= Pezavia O'Connell =

American Methodist minister (1861–1930)

Pezavia O'Connell (1861–1930) was a Methodist minister, scholar of Hebrew, educator, and African-American activist. He was the first African American to earn a Ph.D. in Semitic languages, which he was awarded at University of Pennsylvania in 1898.

== Early life and education ==
Pezavia O'Connell was born in Natchez, Mississippi in 1861, two months after Mississippi's secession from the Union. His parents were Richard O'Connell, identified in a 1880 census as a farmer, and Angeline O'Connell. After the war and emancipation, he pursued education. For a time he attended Jackson Baptist College and Wilberforce University in Ohio. He earned a degree in divinity in 1888 from Gammon Theological Seminary in Atlanta, Georgia. It is an historically black college affiliated then with the Methodist Episcopal Church, North (now the United Methodist Church).

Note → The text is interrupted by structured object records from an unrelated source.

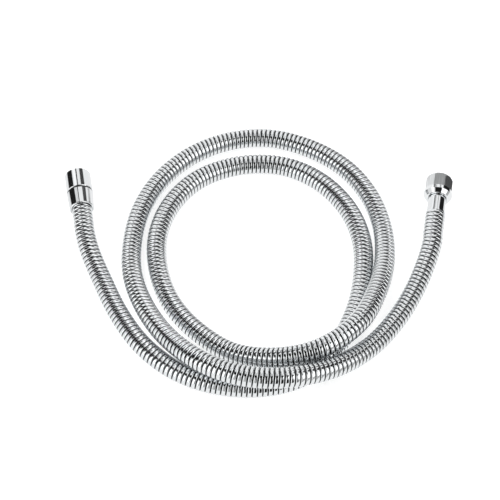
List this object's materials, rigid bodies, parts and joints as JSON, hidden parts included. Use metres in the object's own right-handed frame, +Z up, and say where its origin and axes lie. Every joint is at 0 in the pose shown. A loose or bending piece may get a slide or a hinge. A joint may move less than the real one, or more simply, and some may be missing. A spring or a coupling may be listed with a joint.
{
  "type": "metal sprayer hose",
  "caption": "Ribbed metal water hose lying in a loose coil, with a swivelling smooth cone nut on one end and an octagonal coupling nut with a plain ferrule on the other.",
  "frame": {"origin": "centre of the part's footprint, on the surface that hose and nuts rest on", "axes": "+Z up from the surface, +X from the cone end to the coupling nut end, +Y the way both mouths point"},
  "size_m": [0.3304, 0.2747, 0.0341],
  "materials": {
    "strip_chrome": "bright chromed double-locked strip, polished",
    "plated_chrome": "polished chrome plate on brass",
    "brass": "turned brass",
    "bush_steel": "plain stainless steel",
    "spring_steel": "spring steel wire",
    "water_hose": "smooth pale EPDM rubber hose",
    "seal_rubber": "black EPDM rubber",
    "glide_plastic": "white acetal"
  },
  "bodies": {
    "hose": {"metal_hose": "strip_chrome", "inner_hose": "water_hose", "cone_sleeve": "plated_chrome", "cone_barb": "brass", "cone_crimp_bush": "bush_steel", "cone_hose_collar": "bush_steel", "coupling_ferrule": "plated_chrome", "coupling_tailpiece": "brass", "coupling_crimp_bush": "bush_steel", "coupling_hose_collar": "plated_chrome", "coupling_glide_ring": "glide_plastic", "coupling_washer": "seal_rubber"},
    "swivel": {"cone_tailpiece": "brass", "swivel_o_ring_front": "seal_rubber", "swivel_o_ring_rear": "seal_rubber", "swivel_snap_ring": "spring_steel", "cone_glide_ring": "glide_plastic", "cone_dust_ring": "seal_rubber", "cone_washer": "seal_rubber"},
    "cone_nut": {"cone_nut": "plated_chrome"},
    "coupling_nut": {"coupling_nut": "plated_chrome"}
  },
  "joints": [
    {"name": "swivel_turn", "type": "hinge", "parent": "hose", "child": "swivel", "pos_m": [-0.14962, 0.05803, 0.0111], "axis": [-0.1644, 0.9864, 0], "continuous": true},
    {"name": "cone_nut_spin", "type": "hinge", "parent": "swivel", "child": "cone_nut", "pos_m": [-0.15067, 0.0643, 0.0111], "axis": [-0.1644, 0.9864, 0], "continuous": true},
    {"name": "coupling_nut_spin", "type": "hinge", "parent": "hose", "child": "coupling_nut", "pos_m": [0.152, 0.05849, 0.012], "axis": [0.1644, 0.9864, 0], "continuous": true}
  ]
}
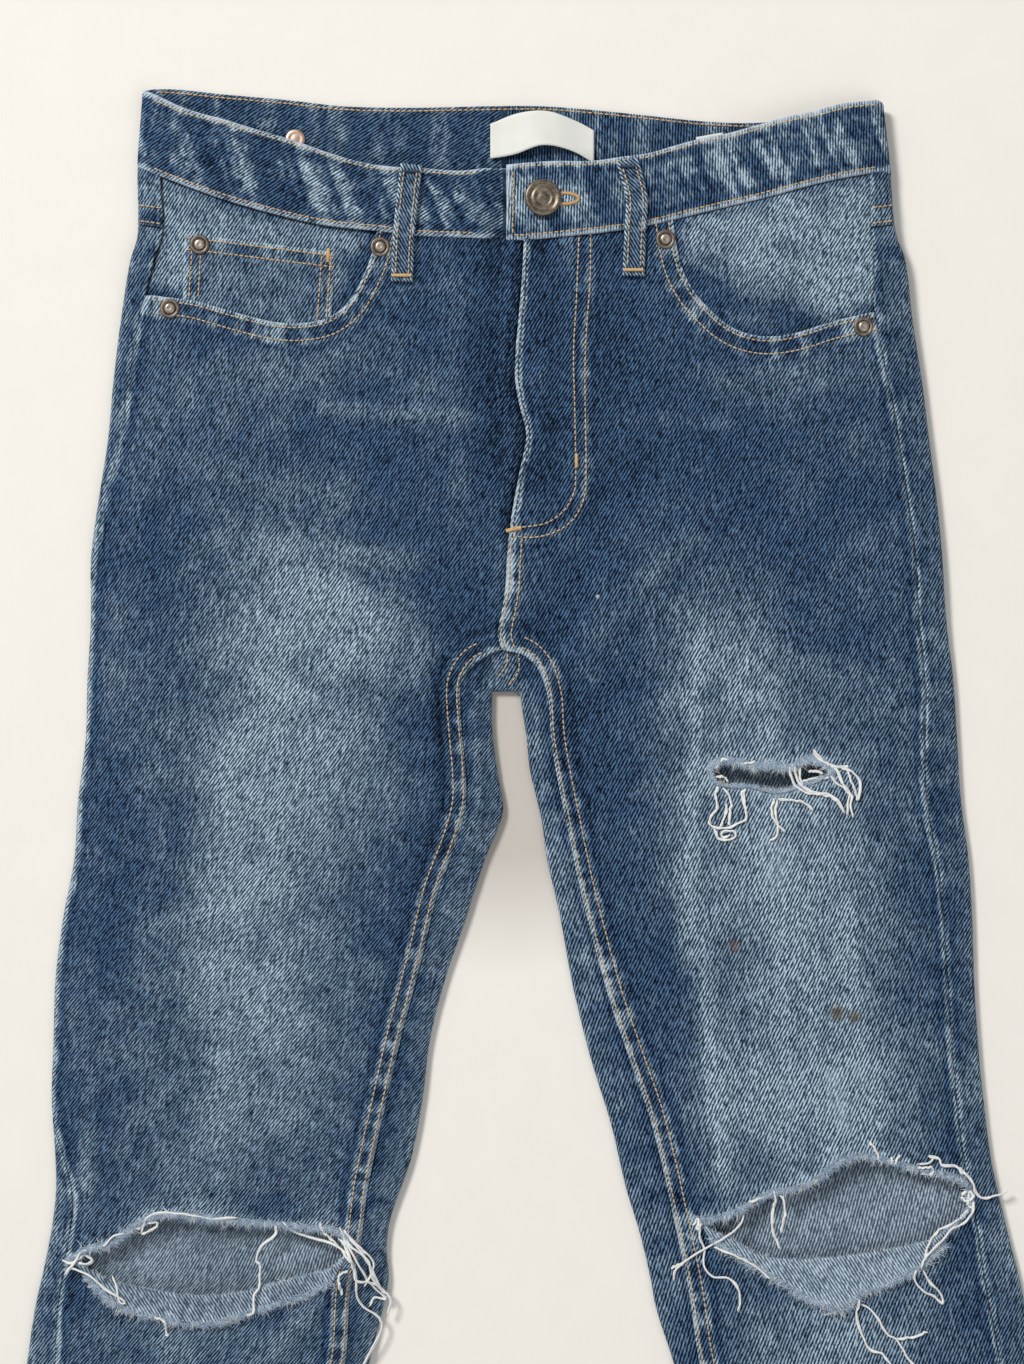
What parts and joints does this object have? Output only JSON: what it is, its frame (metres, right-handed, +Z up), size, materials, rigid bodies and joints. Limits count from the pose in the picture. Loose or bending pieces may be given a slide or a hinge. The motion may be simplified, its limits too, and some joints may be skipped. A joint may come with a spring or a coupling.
{
  "type": "ripped jeans",
  "caption": "Ripped five-pocket denim jeans laid flat on their back, fastened at the waist, with torn knees, a torn thigh, metal rivets and a plain waist label.",
  "frame": {"origin": "on the surface the jeans lie on, at the middle of their outline", "axes": "+Z up out of the front, +Y from the hems to the waist, +X to the wearer's left"},
  "size_m": [0.63, 1.0017, 0.0187],
  "materials": {
    "denim": "washed indigo right-hand twill, worn pale on the thighs, knees and seams",
    "label_cloth": "plain off-white woven label",
    "button_metal": "aged bronze-coloured metal with worn bright edges",
    "rivet_metal": "dull copper-coloured metal"
  },
  "bodies": {
    "root": {"front_right": "denim", "back_right": "denim", "yoke_right": "denim", "hem_right": "denim", "pocket_facing_right": "denim", "back_pocket_right": "denim", "front_left": "denim", "back_left": "denim", "yoke_left": "denim", "hem_left": "denim", "pocket_facing_left": "denim", "back_pocket_left": "denim", "coin_pocket": "denim", "fly_shield": "denim", "waistband": "denim", "belt_loop_front_right": "denim", "belt_loop_front_left": "denim", "belt_loop_back_right": "denim", "belt_loop_back_centre": "denim", "belt_loop_back_left": "denim", "waist_label": "label_cloth", "size_tag": "label_cloth", "waist_button": "button_metal", "rivet_pocket_right_inner": "rivet_metal", "rivet_pocket_right_outer": "rivet_metal", "rivet_coin_pocket": "rivet_metal", "rivet_pocket_left_inner": "rivet_metal", "rivet_pocket_left_outer": "rivet_metal", "inner_tack": "rivet_metal"}
  },
  "joints": []
}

He married Maria Jane Johnson in about 1888, and they remained married 42 years until his death. They had an adopted daughter, Helen Gertrude Roberts.

O'Connell continued his studies, undertaking doctoral studies at the University of Pennsylvania in Philadelphia. The program was then called "Semitics". It is now the Department of Near Eastern Languages and Civilizations (NELC). He earned his PhD degree from Penn in 1898, for a dissertation entitled, "Synonyms of the Clean and Unclean in Hebrew."

== Career ==
After earning his PhD, Pezavia O'Connell was hired as principal of Princess Anne Academy in Salisbury, Maryland, where he served from 1899 to 1902. It was founded as a historically black public land-grant institution of higher education. (In the 20th century it was further developed as University of Maryland Eastern Shore, (UMES), now a large research university.) O'Connell was called to be a pastor in the Methodist Episcopal Church, where he served from 1902 until 1911.

He moved to Washington, DC, where he served as a professor at Howard University Divinity School from 1911 to 1913. From 1913 to 1916 he lived again in Atlanta, where he served as a professor at his undergraduate alma mater, Gammon Theological Seminary. In 1920 he became a professor of History and Philosophy at Morgan College (now Morgan State University), an historically black college (HBCU) in Baltimore, Maryland. He served until his death in 1930.

The frequency of his career moves may have been related to the perceived radicalism of his views. In his 1921 book The History of the Negro Church, historian Carter G. Woodson cited O'Connell's "decidedly outspoken" beliefs about the need for Black self-defense, which some Black leaders considered too militant. "Dr. Pezavia O'Connell, a gentleman of scholarship and character, has all but suffered professional martyrdom because he has always fearlessly championed the cause of the Negro," Woodson wrote. "Inasmuch as such an advanced position does not always harmonize with the faith of his communicants, he has been proscribed in certain circles."

== Death and legacy ==
Pezavia O'Connell died on November 26, 1930, at age 69. In "Notes" published in the Journal of Negro History in 1931, O'Connell was remembered as an eloquent and outspoken figure, who emphasized the importance of "searching after the truth." He was described as fearless in "exposing the insincerity of socalled {sic} 'white friends' of the Negro...", who repeatedly compromised on questions of their rights.

O'Connell Hall, a residence hall at Morgan State University built in 1964, was named for him.